Whew! That hits close to home. Let me put this as plainly as I can, Josh: RJ is obscure because I'm not Marjorie Perloff, Helen Vendler, or Harold Bloom. If I were--heck, if I hadn't taken five years off the conference and publication circuit, for the sake of my marriage and my kids, but been out there preaching the good word--RJ studies would be in a very different place right now. By all means, though--Mark, Josh, everyone--let's have this discussion. What would have made, or would now make, the difference?

What I'm saying is: if you want to address the dearth of readers, address the dearth of readers. I don't think that anything you've said so far about the Poets Union (PU--maybe not the best acronym?) does anything to address it either.

OK: off the soapbox. I have kids to feed.

1 comment:

Unknown said...

All right, since you've led the conversation back to your own backyard, I'll follow you there. What I don't understand is your contention—one you've made before—that poets are to blame if they don't have many readers, and that apparently there's a larger readership available if one is willing to write to the tastes of undergraduates and teens (that's the audience you single out). My first response to that is, isn't 99.9 percent of our pop culture already devoted to the whims of teens and twentysomethings? But more to the point: if I wanted to reach a mass audience, I wouldn't write poems! Poetry, at least the kind I care about, demands qualities of attention that I doubt the mass of people will ever be willing to bring to reading, at least reading for entertainment's sake. It makes more sense to me to do the kind of critical, editorial, and scholarly work that will direct the pool of readers already extant to the kinds of poems I care about—Johnson's poems, for instance. The only ready path I can see toward actually growing the readership for poetry is through my work as a teacher. And as a good teacher you've no doubt listened well to what it is your students like. But I also imagine that, as a good teacher, you've worked hard to stretch that liking, and introduce students to work outside their comfort zone, and perhaps even made a few converts to the work of Johnson and others whose complex linguistic textures could never be confused with the poetry of personal authenticity that I associate with slams.

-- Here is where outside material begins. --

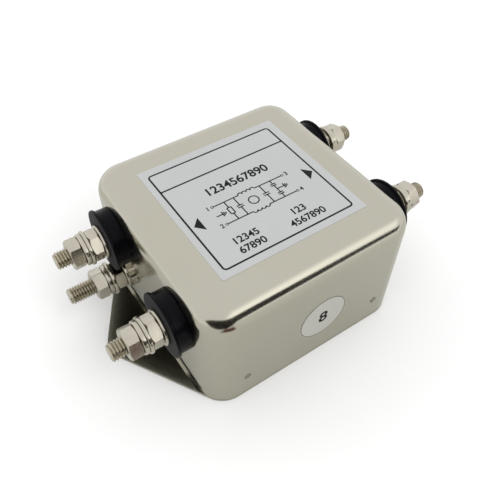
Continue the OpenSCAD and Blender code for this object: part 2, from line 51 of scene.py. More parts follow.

For the moment I'm mostly concerned with imagining ways in which me and my fellow poets might come together to make stuff happen, and perhaps to grow attention for the small press work that challenges and refreshes me the most. Ways we might support each other. New paths for the energy that too often expresses itself as bile, injured narcissism, and snark. Though I'll take even that kind of energy over slackness and gentility any day.